Once you have evaluated your Metadata Extraction model, select the **Deploy Model** action from the _Trained Model_ record, review the prompt to ensure you agree with the outcome and click **Start**. The _Trained Model_ record will move to the In Deployment state.

An asynchronous job tracks the deployment of this Metadata Extraction model in your Vault. Vault sends a notification to the Admin who performed the action when deployment is complete.

Once the deployment job finishes, the _Trained Model_ record will move to the Deployed state and Vault will immediately begin extracting metadata from documents added to the Document Inbox.

Only one (1) _Trained Model_ per _Trained Model Type_ can be deployed at a time.

### Replacing a Deployed Trained Model

To replace a deployed model with a new _Trained Model_, simply deploy the new model. It will replace the currently active model, and metadata extraction will not be interrupted.
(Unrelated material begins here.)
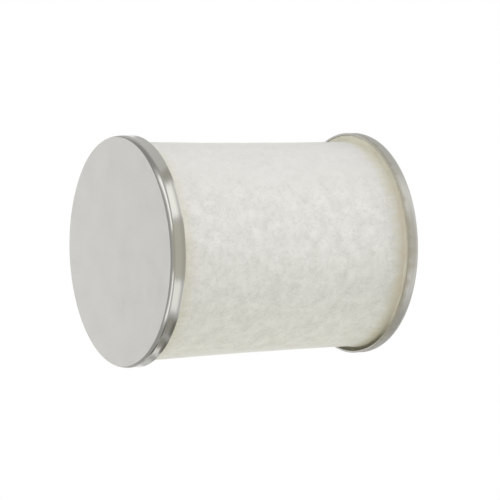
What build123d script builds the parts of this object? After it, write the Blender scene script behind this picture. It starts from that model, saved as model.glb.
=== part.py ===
from build123d import *
from math import cos, radians
import os

# Coalescing element of a compressed air line filter, standing on its closed end as it hangs in the bowl.
# Millimetres, +Z up towards the open end, origin at the centre of the closed cap's flat face.

# overall size
cap_radius = 30.0
element_length = 73.0

# both end caps are pressed from the same sheet, with a rolled crease behind the face
sheet = 0.5
corner_radius = 0.7
crease_width = 0.5
crease_depth = 0.15
closed_skirt = 4.0
open_skirt = 3.2

# collar drawn inwards round the hole of the open cap
collar_bore_radius = 15.5
collar_length = 5.0
collar_lead = 0.6

# flat sealing ring bonded to the open cap
gasket_inner = 18.5
gasket_outer = 24.5
gasket_thickness = 2.0

# layers of the filter pack, from the bore outwards
bore_radius = 17.0
tube_wall = 0.5
fleece_outer = 19.0
media_outer = 24.5

# felt sleeve: a cylinder that is fuller where it beds into the closed cap
felt_closed_end = 28.5
felt_radius = 27.9
felt_taper_top = 6.0

# cast resin that holds the pack in the caps, and creeps up the felt
resin_floor = 1.5
resin_below_lip = 0.4
resin_creep = 0.3

# punched slots: length along the tube, width round it, rows, slots in a row
inner_slot = (17.0, 3.5)
inner_rows = 3
inner_per_row = 8
outer_slot = (27.0, 8.0)
outer_rows = 2
outer_per_row = 5
plain_end = 3.0

# sizes worked out from these
skirt_inner = cap_radius - sheet
collar_outer = collar_bore_radius + sheet
fleece_inner = bore_radius + tube_wall
felt_inner = media_outer + tube_wall
pack_bottom = sheet + resin_floor
pack_top = element_length - pack_bottom
pack_length = pack_top - pack_bottom
closed_creep = closed_skirt - resin_below_lip + resin_creep
felt_slope = (felt_closed_end - felt_radius) / (felt_taper_top - pack_bottom)
felt_at_creep = felt_radius + felt_slope * (felt_taper_top - closed_creep)

os.makedirs("parts", exist_ok=True)


def turned_over(points, top_end):
    """The same outline for the open end, where heights are measured down from the cap's face."""
    return [(radius, element_length - height) for radius, height in points] if top_end else points


def cap_outline(top_end):
    """Section of a cap from its flat face round the skirt to the inside corner."""
    skirt_height = open_skirt if top_end else closed_skirt
    corner_bow = corner_radius * (1 - cos(radians(45)))
    points = [
        (cap_radius - corner_radius, 0),
        (cap_radius - corner_bow, corner_bow),
        (cap_radius, corner_radius),
        (cap_radius - crease_depth, corner_radius + crease_width / 2),
        (cap_radius, corner_radius + crease_width),
        (cap_radius, skirt_height),
        (skirt_inner, skirt_height),
        (skirt_inner, sheet),
    ]
    return turned_over(points, top_end)


def resin_outline(top_end, felt_at_pack, felt_at_creep, inner_radius):
    """Section of the resin: under the pack, and up between the skirt and the felt."""
    resin_depth = (open_skirt if top_end else closed_skirt) - resin_below_lip
    points = [
        (inner_radius, sheet),
        (skirt_inner, sheet),
        (skirt_inner, resin_depth),
        (felt_at_creep, resin_depth + resin_creep),
        (felt_at_pack, pack_bottom),
        (inner_radius, pack_bottom),
    ]
    return turned_over(points, top_end)


def ring_section(inner, outer, base):
    """Flat ring about the axis, at a height above the closed face."""
    with BuildSketch(Plane.XY.offset(base)) as section:
        Circle(outer)
        Circle(inner, mode=Mode.SUBTRACT)
    return section.sketch


def punch_slots(outside, slot, rows, per_row):
    """Square-ended slots in staggered rows, with a plain band at each end of the tube."""
    length, width = slot
    row_pitch = (pack_length - 2 * plain_end) / rows
    slot_turn = 360 / per_row
    outwards = (Align.MIN, Align.CENTER, Align.CENTER)
    for row in range(rows):
        middle = pack_bottom + plain_end + (row + 0.5) * row_pitch
        stagger = (row % 2) * slot_turn / 2
        with Locations((0, 0, middle)):
            with PolarLocations(0, per_row, start_angle=stagger):
                Box(outside + 1, width, length, align=outwards, mode=Mode.SUBTRACT)


# pressed stainless cap of the closed end: a plain disc with a shallow skirt
with BuildPart() as closed_end_cap:
    with BuildSketch(Plane.XZ):
        with BuildLine():
            Polyline((0, 0), *cap_outline(top_end=False), (0, sheet), close=True)
        make_face()
    revolve(axis=Axis.Z)

# pressed cap of the open end: the same skirt, with a collar drawn inwards round the hole
with BuildPart() as open_end_cap:
    with BuildSketch(Plane.XZ):
        with BuildLine():
            collar = [
                (collar_outer, sheet),
                (collar_outer, collar_length),
                (collar_bore_radius, collar_length),
                (collar_bore_radius, collar_lead),
                (collar_bore_radius + collar_lead, 0),
            ]
            Polyline(*cap_outline(top_end=True), *turned_over(collar, top_end=True), close=True)
        make_face()
    revolve(axis=Axis.Z)

# resin cast in the closed cap: a full disc that also floors the bore
with BuildPart() as closed_end_potting:
    with BuildSketch(Plane.XZ):
        with BuildLine():
            Polyline(*resin_outline(False, felt_closed_end, felt_at_creep, inner_radius=0), close=True)
        make_face()
    revolve(axis=Axis.Z)

# resin cast in the open cap, kept out of the bore by the collar
with BuildPart() as open_end_potting:
    with BuildSketch(Plane.XZ):
        with BuildLine():
            Polyline(*resin_outline(True, felt_radius, felt_radius, inner_radius=collar_outer), close=True)
        make_face()
    revolve(axis=Axis.Z)

# flat ring that seals against the filter head
with BuildPart() as sealing_gasket:
    extrude(ring_section(gasket_inner, gasket_outer, element_length), amount=gasket_thickness)

# slotted steel tube that the pack is wound on
with BuildPart() as inner_support_tube:
    extrude(ring_section(bore_radius, fleece_inner, pack_bottom), amount=pack_length)
    punch_slots(fleece_inner, inner_slot, inner_rows, inner_per_row)

# fleece that stops coarse dirt before the fine fibres
with BuildPart() as prefilter_fleece:
    extrude(ring_section(fleece_inner, fleece_outer, pack_bottom), amount=pack_length)

# bonded glass microfibre, which gathers the oil mist into drops
with BuildPart() as coalescing_media:
    extrude(ring_section(fleece_outer, media_outer, pack_bottom), amount=pack_length)

# windowed steel tube that takes the outward push of the air
with BuildPart() as outer_support_tube:
    extrude(ring_section(media_outer, felt_inner, pack_bottom), amount=pack_length)
    punch_slots(felt_inner, outer_slot, outer_rows, outer_per_row)

# needled felt sleeve, which drains the drops down its outside
with BuildPart() as drain_sleeve:
    with BuildSketch(Plane.XZ):
        with BuildLine():
            Polyline(
                (felt_inner, pack_bottom),
                (felt_closed_end, pack_bottom),
                (felt_radius, felt_taper_top),
                (felt_radius, pack_top),
                (felt_inner, pack_top),
                close=True,
            )
        make_face()
    revolve(axis=Axis.Z)

closed_end_cap.part.label = "closed_end_cap"
open_end_cap.part.label = "open_end_cap"
closed_end_potting.part.label = "closed_end_potting"
open_end_potting.part.label = "open_end_potting"
sealing_gasket.part.label = "sealing_gasket"
inner_support_tube.part.label = "inner_support_tube"
prefilter_fleece.part.label = "prefilter_fleece"
coalescing_media.part.label = "coalescing_media"
outer_support_tube.part.label = "outer_support_tube"
drain_sleeve.part.label = "drain_sleeve"

export_step(closed_end_cap.part, "parts/closed_end_cap.step")
export_step(open_end_cap.part, "parts/open_end_cap.step")
export_step(closed_end_potting.part, "parts/closed_end_potting.step")
export_step(open_end_potting.part, "parts/open_end_potting.step")
export_step(sealing_gasket.part, "parts/sealing_gasket.step")
export_step(inner_support_tube.part, "parts/inner_support_tube.step")
export_step(prefilter_fleece.part, "parts/prefilter_fleece.step")
export_step(coalescing_media.part, "parts/coalescing_media.step")
export_step(outer_support_tube.part, "parts/outer_support_tube.step")
export_step(drain_sleeve.part, "parts/drain_sleeve.step")
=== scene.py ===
import bmesh
import bpy
from math import cos, pi, radians, sin
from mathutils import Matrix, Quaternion, Vector, noise


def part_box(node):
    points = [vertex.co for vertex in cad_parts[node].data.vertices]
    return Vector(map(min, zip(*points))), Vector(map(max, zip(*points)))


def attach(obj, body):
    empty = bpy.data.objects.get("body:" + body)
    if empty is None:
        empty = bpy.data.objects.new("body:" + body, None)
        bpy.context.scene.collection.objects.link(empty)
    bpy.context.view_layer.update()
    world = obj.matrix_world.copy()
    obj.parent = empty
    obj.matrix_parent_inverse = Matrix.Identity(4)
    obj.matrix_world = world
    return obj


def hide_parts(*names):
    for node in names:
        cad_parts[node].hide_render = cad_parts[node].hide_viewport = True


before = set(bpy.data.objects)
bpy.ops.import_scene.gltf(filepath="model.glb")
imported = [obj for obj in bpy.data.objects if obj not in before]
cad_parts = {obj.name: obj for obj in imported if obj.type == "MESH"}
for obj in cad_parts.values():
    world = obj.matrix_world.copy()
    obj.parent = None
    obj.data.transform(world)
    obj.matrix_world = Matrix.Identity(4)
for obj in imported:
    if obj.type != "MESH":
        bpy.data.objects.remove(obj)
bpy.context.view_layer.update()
mm = 0.001
tiny = 1e-7                  # metres: two vertices closer than this are one

# helpers for numbers, colours and shader nodes


def fadeIn(value, start, end):
    # 0 up to the start, 1 from the end on, and an even slope in between
    return min(max((value - start) / (end - start), 0), 1)


def linear(hexColour):
    # sRGB hex to the linear values that a shader works in
    channels = [int(hexColour[i:i + 2], 16) / 255 for i in (1, 3, 5)]
    return [c / 12.92 if c <= 0.04045 else ((c + 0.055) / 1.055) ** 2.4 for c in channels] + [1.0]


def addNode(tree, kind, inputs=None, **settings):
    # one node with its settings, and its sockets either linked or set to a value
    made = tree.nodes.new("ShaderNode" + kind)
    for key, value in settings.items():
        setattr(made, key, value)
    for key, value in (inputs or {}).items():
        if isinstance(value, bpy.types.NodeSocket):
            tree.links.new(value, made.inputs[key])
        else:
            made.inputs[key].default_value = value
    return made


def startMaterial(name):
    made = bpy.data.materials.new(name)
    made.use_nodes = True
    made.node_tree.nodes.clear()
    return made, made.node_tree


def closeMaterial(tree, shader):
    addNode(tree, "OutputMaterial", {"Surface": shader.outputs[0]})


def seenAsWhite(tree, glossyMask):
    # 1 for what the camera sees, straight or through glass, and for what metal shows inside the mask
    rays = addNode(tree, "LightPath").outputs
    mirrored = addNode(tree, "Math", {0: rays["Is Glossy Ray"], 1: glossyMask}, operation="MULTIPLY")
    through = addNode(tree, "Math", {0: mirrored.outputs[0], 1: rays["Is Transmission Ray"]},
                      operation="MAXIMUM")
    return addNode(tree, "Math", {0: through.outputs[0], 1: rays["Is Camera Ray"]},
                   operation="MAXIMUM").outputs[0]


# helpers for meshes turned on the element's axis


def spinRound(bm, steps):
    # the outline becomes a closed shell round the axis
    bmesh.ops.spin(bm, geom=bm.verts[:] + bm.edges[:], cent=(0, 0, 0), axis=(0, 0, 1), dvec=(0, 0, 0),
                   angle=2 * pi, steps=steps, use_merge=True, use_duplicate=False)
    bmesh.ops.remove_doubles(bm, verts=bm.verts[:], dist=tiny)
    bmesh.ops.recalc_face_normals(bm, faces=bm.faces[:])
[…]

This is the recommended method for replacing models.

### Additional _Trained Model_ Actions & Details

You can only have five (5) _Trained Models_ per _Trained Model Type_. If you attempt to train a sixth, Vault will advise you to archive a model before training another. To do so, select the **Archive Model** action on a _Trained Model_ record. The _Trained Model_ record will move to the Archived state. Archived models are not recoverable.

You can also remove deployed models and disable metadata extraction by using the **Withdraw Model** action on a _Trained Model_ in the Deployed state. Doing so will move the _Trained Model_ record back to the Trained state.